-- Start SOURCE RECORDS --

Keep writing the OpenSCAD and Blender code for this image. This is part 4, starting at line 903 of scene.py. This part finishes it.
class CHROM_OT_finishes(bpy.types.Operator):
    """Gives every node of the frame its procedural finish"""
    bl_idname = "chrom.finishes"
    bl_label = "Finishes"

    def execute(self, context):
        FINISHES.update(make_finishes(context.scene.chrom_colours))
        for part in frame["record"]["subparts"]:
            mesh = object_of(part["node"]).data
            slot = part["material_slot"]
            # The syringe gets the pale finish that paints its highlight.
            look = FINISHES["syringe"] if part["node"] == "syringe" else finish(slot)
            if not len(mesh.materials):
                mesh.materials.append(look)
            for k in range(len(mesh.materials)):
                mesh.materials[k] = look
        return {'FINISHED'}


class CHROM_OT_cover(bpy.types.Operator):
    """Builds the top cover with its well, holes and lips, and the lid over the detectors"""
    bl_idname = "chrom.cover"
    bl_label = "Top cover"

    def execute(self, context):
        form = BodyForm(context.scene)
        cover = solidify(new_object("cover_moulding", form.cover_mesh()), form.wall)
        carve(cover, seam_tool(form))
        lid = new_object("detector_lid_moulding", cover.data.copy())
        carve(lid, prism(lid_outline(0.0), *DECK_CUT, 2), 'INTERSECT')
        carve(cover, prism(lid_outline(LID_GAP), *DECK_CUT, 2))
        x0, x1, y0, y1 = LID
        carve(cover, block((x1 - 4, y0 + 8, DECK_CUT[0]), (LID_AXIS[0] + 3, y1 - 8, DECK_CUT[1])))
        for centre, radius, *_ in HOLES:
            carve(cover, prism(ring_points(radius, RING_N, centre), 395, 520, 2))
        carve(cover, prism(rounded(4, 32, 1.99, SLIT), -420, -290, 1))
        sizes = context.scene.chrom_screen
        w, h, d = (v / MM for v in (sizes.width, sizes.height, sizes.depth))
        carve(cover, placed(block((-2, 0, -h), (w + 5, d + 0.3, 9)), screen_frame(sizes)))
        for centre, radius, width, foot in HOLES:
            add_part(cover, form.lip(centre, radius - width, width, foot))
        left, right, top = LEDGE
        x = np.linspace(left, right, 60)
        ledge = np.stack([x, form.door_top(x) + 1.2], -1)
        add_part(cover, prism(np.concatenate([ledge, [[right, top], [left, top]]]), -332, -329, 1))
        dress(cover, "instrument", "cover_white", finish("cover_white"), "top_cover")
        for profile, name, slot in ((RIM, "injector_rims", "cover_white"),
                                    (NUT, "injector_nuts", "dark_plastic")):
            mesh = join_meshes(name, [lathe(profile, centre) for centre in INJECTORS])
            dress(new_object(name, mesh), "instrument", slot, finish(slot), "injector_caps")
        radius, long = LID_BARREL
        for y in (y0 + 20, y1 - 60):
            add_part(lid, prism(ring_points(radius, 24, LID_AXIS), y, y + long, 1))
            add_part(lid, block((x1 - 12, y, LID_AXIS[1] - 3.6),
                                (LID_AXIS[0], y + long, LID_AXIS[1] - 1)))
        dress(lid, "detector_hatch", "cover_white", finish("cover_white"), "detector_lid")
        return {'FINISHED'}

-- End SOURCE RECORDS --
-- Start SOURCE RECORDS --

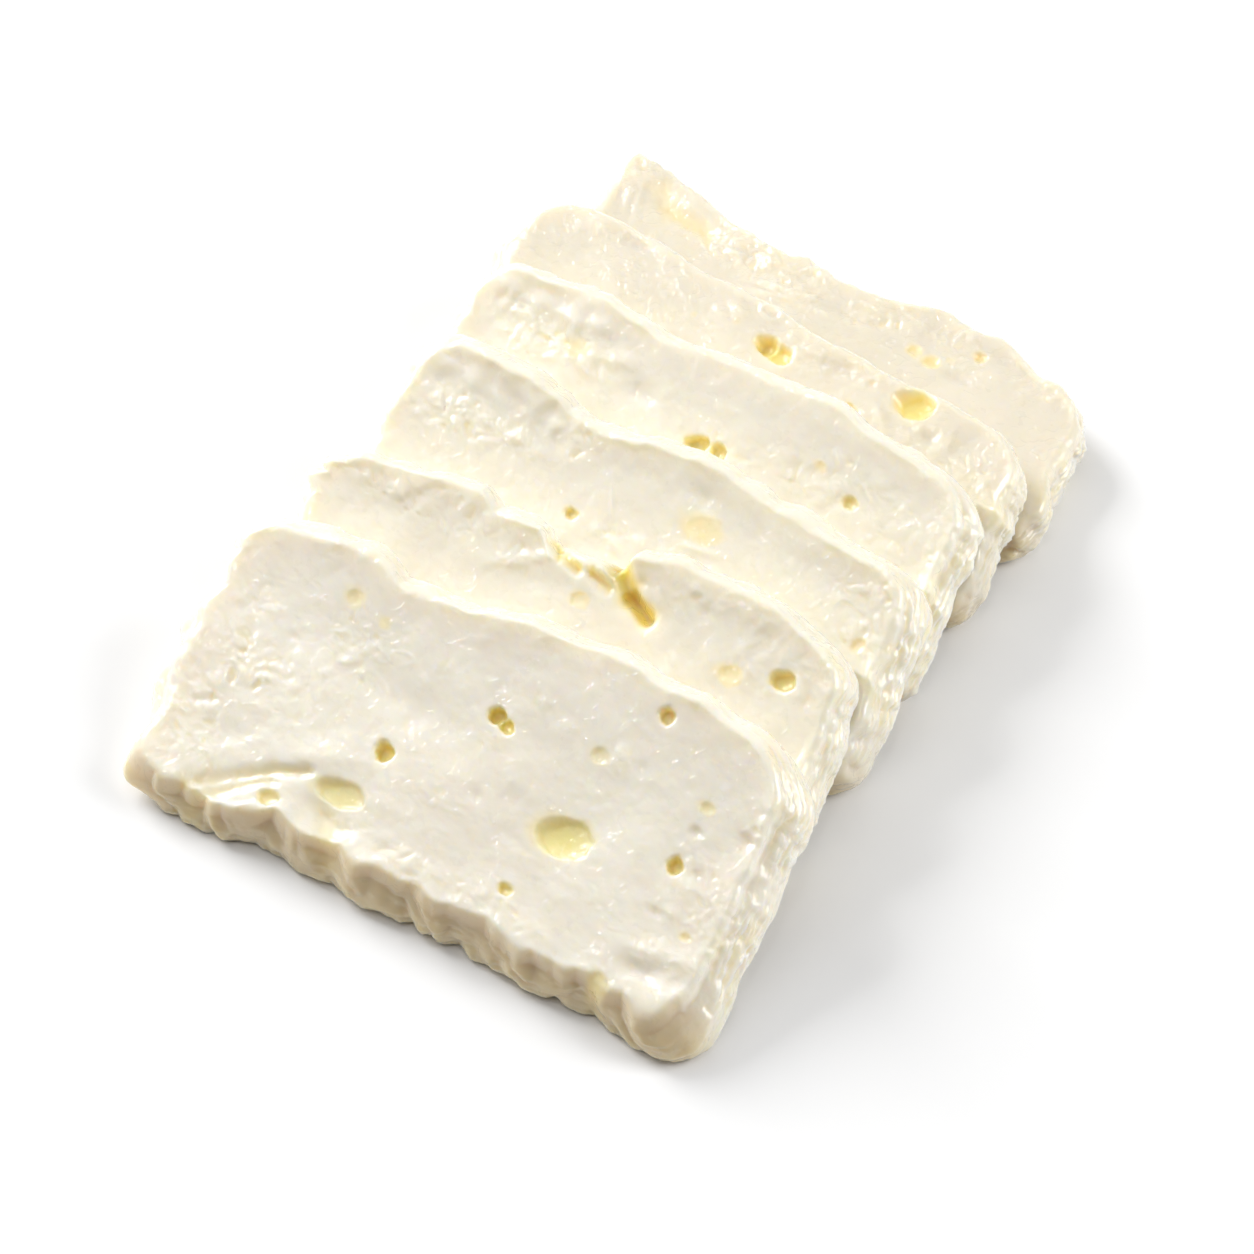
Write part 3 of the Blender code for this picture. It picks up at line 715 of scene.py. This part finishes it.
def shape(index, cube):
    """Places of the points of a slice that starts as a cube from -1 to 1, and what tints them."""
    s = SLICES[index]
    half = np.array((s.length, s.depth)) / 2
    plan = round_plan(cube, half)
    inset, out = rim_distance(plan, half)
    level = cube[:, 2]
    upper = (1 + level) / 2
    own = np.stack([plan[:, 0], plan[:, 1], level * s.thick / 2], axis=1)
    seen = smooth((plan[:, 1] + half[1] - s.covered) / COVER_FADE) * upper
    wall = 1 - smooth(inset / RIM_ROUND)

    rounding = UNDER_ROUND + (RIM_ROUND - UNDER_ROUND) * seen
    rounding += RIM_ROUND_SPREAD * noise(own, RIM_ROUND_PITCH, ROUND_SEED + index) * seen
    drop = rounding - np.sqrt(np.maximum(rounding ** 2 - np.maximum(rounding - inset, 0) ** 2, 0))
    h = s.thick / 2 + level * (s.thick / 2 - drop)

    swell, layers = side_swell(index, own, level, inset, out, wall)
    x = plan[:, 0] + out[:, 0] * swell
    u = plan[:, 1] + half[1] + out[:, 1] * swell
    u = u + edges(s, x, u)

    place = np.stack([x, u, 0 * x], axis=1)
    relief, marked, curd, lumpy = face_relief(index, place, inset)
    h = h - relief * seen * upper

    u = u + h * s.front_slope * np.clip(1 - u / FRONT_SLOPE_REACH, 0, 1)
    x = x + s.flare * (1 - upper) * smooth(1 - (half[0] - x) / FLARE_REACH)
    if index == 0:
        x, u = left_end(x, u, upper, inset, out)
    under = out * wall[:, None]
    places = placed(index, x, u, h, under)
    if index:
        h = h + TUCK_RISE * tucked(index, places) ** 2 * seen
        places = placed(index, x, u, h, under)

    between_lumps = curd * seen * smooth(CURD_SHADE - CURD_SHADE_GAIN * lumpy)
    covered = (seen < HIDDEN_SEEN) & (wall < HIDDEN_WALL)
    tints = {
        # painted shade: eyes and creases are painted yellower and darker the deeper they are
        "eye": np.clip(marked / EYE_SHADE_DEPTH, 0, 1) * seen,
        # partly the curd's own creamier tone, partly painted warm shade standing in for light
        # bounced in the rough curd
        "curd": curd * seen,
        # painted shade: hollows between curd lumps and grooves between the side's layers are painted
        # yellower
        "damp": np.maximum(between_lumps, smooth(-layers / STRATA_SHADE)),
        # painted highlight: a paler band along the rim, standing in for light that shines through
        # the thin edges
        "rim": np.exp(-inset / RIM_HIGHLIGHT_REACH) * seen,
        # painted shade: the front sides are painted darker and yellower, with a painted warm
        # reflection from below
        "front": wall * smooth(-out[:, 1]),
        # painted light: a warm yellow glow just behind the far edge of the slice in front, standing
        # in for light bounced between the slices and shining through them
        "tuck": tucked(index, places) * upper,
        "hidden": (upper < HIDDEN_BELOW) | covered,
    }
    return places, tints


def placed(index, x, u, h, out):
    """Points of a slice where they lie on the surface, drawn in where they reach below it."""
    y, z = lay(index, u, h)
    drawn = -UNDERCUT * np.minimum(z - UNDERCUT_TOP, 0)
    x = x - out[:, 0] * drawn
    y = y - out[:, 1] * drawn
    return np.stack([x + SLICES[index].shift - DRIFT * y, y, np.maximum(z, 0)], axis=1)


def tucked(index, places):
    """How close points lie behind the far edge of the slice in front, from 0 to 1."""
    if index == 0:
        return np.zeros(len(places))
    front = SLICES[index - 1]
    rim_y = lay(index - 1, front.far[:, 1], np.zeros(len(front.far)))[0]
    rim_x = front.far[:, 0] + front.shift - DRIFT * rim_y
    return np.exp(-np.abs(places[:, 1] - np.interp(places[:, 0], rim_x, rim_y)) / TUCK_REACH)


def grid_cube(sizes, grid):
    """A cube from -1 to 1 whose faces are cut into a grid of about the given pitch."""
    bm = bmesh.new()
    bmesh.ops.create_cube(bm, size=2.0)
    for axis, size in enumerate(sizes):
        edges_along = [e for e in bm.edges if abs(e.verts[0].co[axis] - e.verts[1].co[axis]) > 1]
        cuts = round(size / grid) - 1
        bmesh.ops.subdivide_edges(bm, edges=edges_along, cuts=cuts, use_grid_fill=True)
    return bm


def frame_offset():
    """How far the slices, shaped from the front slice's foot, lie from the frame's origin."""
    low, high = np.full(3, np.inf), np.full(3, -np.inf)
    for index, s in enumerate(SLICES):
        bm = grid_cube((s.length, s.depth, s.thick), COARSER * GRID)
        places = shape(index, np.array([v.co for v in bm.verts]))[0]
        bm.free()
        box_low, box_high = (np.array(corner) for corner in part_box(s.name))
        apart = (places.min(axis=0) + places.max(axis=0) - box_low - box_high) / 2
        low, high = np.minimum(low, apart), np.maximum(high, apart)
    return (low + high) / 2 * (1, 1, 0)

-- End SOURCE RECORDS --

• [AIM]:
Your task is to give again the lines from the one containing "Write part 3" to the one containing "h = h - relief * seen * upper", both lines included, exactly and without anything added.

• [TASK RESULT]:
Write part 3 of the Blender code for this picture. It picks up at line 715 of scene.py. This part finishes it.
def shape(index, cube):
    """Places of the points of a slice that starts as a cube from -1 to 1, and what tints them."""
    s = SLICES[index]
    half = np.array((s.length, s.depth)) / 2
    plan = round_plan(cube, half)
    inset, out = rim_distance(plan, half)
    level = cube[:, 2]
    upper = (1 + level) / 2
    own = np.stack([plan[:, 0], plan[:, 1], level * s.thick / 2], axis=1)
    seen = smooth((plan[:, 1] + half[1] - s.covered) / COVER_FADE) * upper
    wall = 1 - smooth(inset / RIM_ROUND)

    rounding = UNDER_ROUND + (RIM_ROUND - UNDER_ROUND) * seen
    rounding += RIM_ROUND_SPREAD * noise(own, RIM_ROUND_PITCH, ROUND_SEED + index) * seen
    drop = rounding - np.sqrt(np.maximum(rounding ** 2 - np.maximum(rounding - inset, 0) ** 2, 0))
    h = s.thick / 2 + level * (s.thick / 2 - drop)

    swell, layers = side_swell(index, own, level, inset, out, wall)
    x = plan[:, 0] + out[:, 0] * swell
    u = plan[:, 1] + half[1] + out[:, 1] * swell
    u = u + edges(s, x, u)

    place = np.stack([x, u, 0 * x], axis=1)
    relief, marked, curd, lumpy = face_relief(index, place, inset)
    h = h - relief * seen * upper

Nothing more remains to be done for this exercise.